The new right-hand vertex now has outgoing edge vectors \((-1,0)\) and \((P,Q)\); if we write \(P=b_1Q-R_1\) for some \(0\leq R_1\leq Q-1\) then the matrix \(\left(\begin{array}{cc}0&1\\ -1&b_1\end{array}\right)\) applied to these edge vectors sends them to \((0,1)\) and \((Q,R_1)\), so the new right-hand vertex corresponds to a cyclic quotient singularity of type \(\frac{1}{Q}(1,R_1)\). If \(R_1=0\) then this vertex is smooth, so we stop truncating.
Otherwise, having put this right-hand vertex into this position, we again make a horizontal truncation to make this vertex Delzant. We introduce a new right-hand vertex, and proceed in the same manner.
Eventually, we get to the point where the remainder \(R_r\) vanishes so the process terminates (this is essentially the Euclidean algorithm). At this point, the final outgoing edge is pointing in the \((1,0)\)-direction.

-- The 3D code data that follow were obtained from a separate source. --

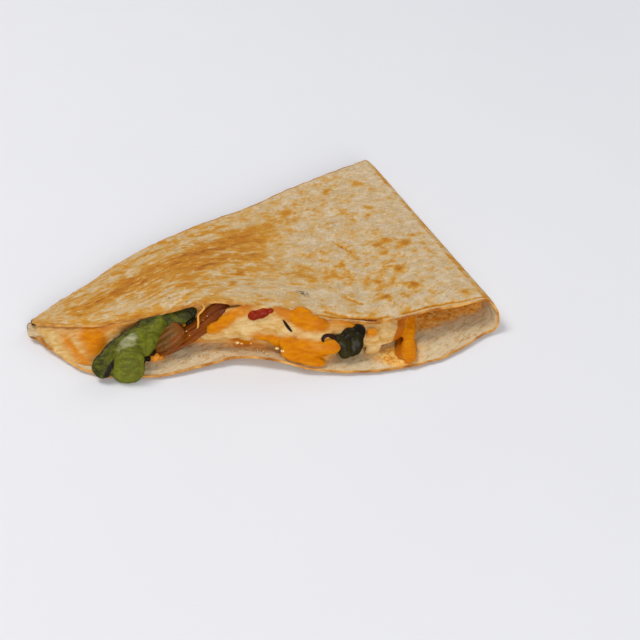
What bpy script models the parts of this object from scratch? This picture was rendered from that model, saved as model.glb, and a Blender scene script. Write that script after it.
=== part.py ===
"""A wedge of quesadilla: a flour tortilla folded once over melted cheese, peppers and onion, and cut to a triangle.

X runs along the front cut, from the tip at -X to the fold at +X. The open front cut faces -Y, the other cut
faces +Y, and the wedge lies on Z = 0. The model is laid out from the tip and centred at the end.
Along a layer, u runs from the front cut (0) to the back cut (1), and s from the tip (0) to the fold (1).
"""

from math import cos, pi, radians, sin
from typing import NamedTuple

import bmesh
import bpy
from mathutils import Vector

MM = 0.001

# Driving dimensions
TORTILLA_RADIUS = 127 * MM  # a ten-inch tortilla, folded in half: the reach from its fold to its rim
FOLD_LENGTH = 92 * MM
FOLD_ANGLE = radians(73.5)  # between the fold and the front cut
THICKNESS = 1.6 * MM
CLEARANCE = 0.35 * MM  # kept between pieces that touch
CUT_LENGTH = TORTILLA_RADIUS / sin(FOLD_ANGLE)


class Layer(NamedTuple):
    """One half of the folded tortilla, in millimetres. The rim that is left at the tip has a front and a back corner,
    and each cut starts its own way ahead along the fold. A bow is how far a cut bulges outwards of a straight one, from
    the tip (first value) to the fold (last value), at even steps."""

    tip_front: tuple
    tip_back: tuple
    ahead_front: float
    ahead_back: float
    front_bow: tuple
    back_bow: tuple


TOP = Layer(
    tip_front=(0, -1.3, 0),
    tip_back=(0, 1.3, 0),
    ahead_front=-2.0,
    ahead_back=0,
    front_bow=(0, 6.4, 7.6, 5.6, 8.0, 11.2, 10.4, 4.4, 0),
    back_bow=(0, 1.5, 4.6, 5.6, 4.6, 2.6, 2.6, 1.6, 0),
)
BOTTOM = Layer(
    tip_front=(0.2, -7.5, 0),
    tip_back=(-1.8, 0.9, 0),
    ahead_front=4.6,
    ahead_back=3.0,
    front_bow=(0, 12.4, 12.8, 9.4, 9.6, 13.6, 13.2, 8.4, 0),
    back_bow=(0, 1.0, 3.0, 4.4, 4.2, 2.4, 1.8, 1.0, 0),
)

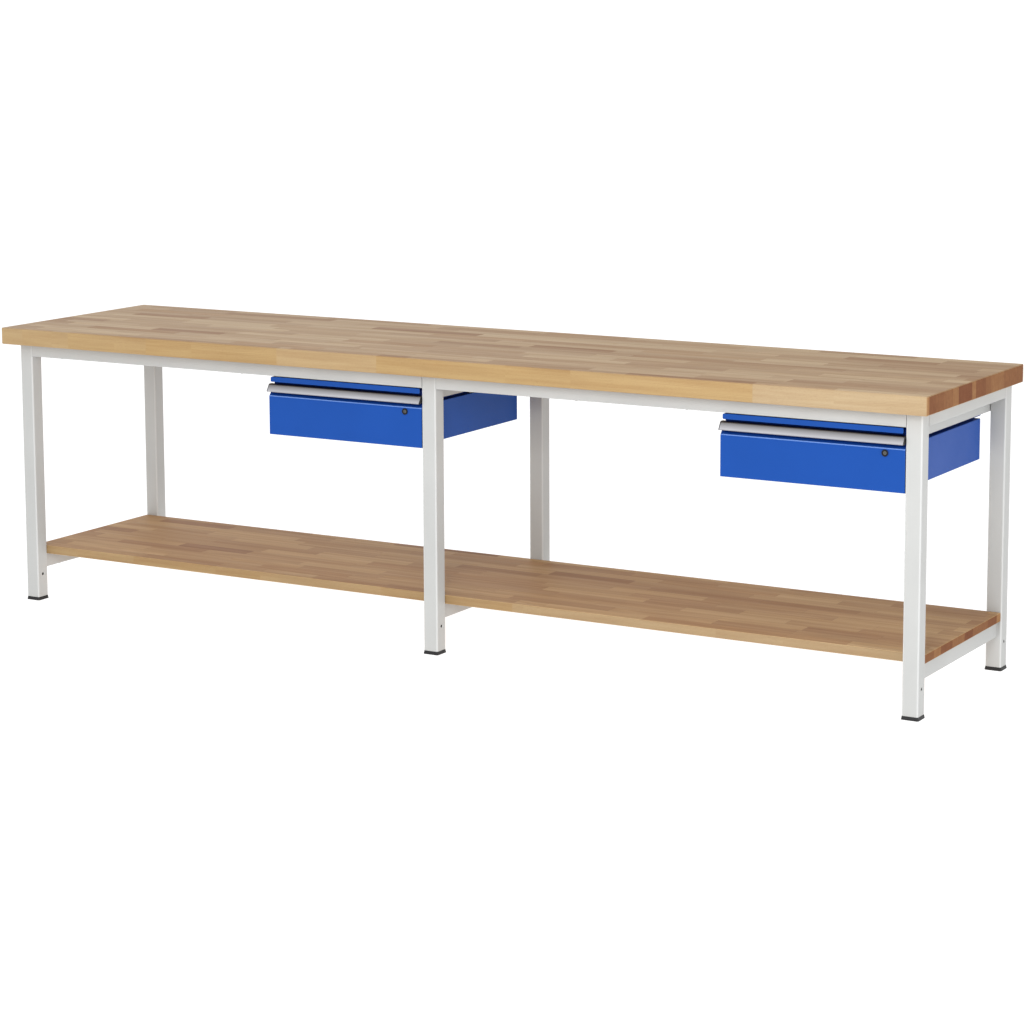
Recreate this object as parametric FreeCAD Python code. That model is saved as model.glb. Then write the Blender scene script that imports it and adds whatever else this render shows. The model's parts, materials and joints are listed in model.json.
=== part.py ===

By construction, the final outgoing edge is pointing in the direction \(\left(\begin{array}{cc}0&1\\-1&b_r\end{array}\right) \cdots \left(\begin{array}{cc}0&1\\-1&b_1\end{array}\right) \left(\begin{array}{c}P\\Q\end{array}\right)\) so we have \[\left(\begin{array}{c}P\\Q\end{array}\right)=\left(\begin{array}{cc}b_1&-1\\1&0\end{array}\right) \cdots \left(\begin{array}{cc}b_r&-1\\1&0\end{array}\right) \left(\begin{array}{c}1\\0\end{array}\right).\] This means that \(P/Q\) has continued fraction \([b_1,\ldots,b_r]\). To see this, note that \[\left(\begin{array}{cc}b&1\\-1&0\end{array}\right)\left(\begin{array}{c}x\\y\end{array}\right)=\left(\begin{array}{cc}by-x\\y\end{array}\right)\] and, thinking of vectors as fractions (first entry over second) \[(bx-y)/x=b-\frac{y}{x},\] so if \(x/y=[b_1,\ldots,b_r]\) then \((bx-y)/x=[b,b_1,\ldots,b_r]\). In other words, multiplying a vector \((x,y)\) by the matrix \(\left(\begin{array}{cc}b&1\\-1&0\end{array}\right)\) yields a new vector \((x',y')\) such that the continued fraction of \(x'/y'\) is obtained from that of \(x/y\) by appending a \(b\) at the beginning.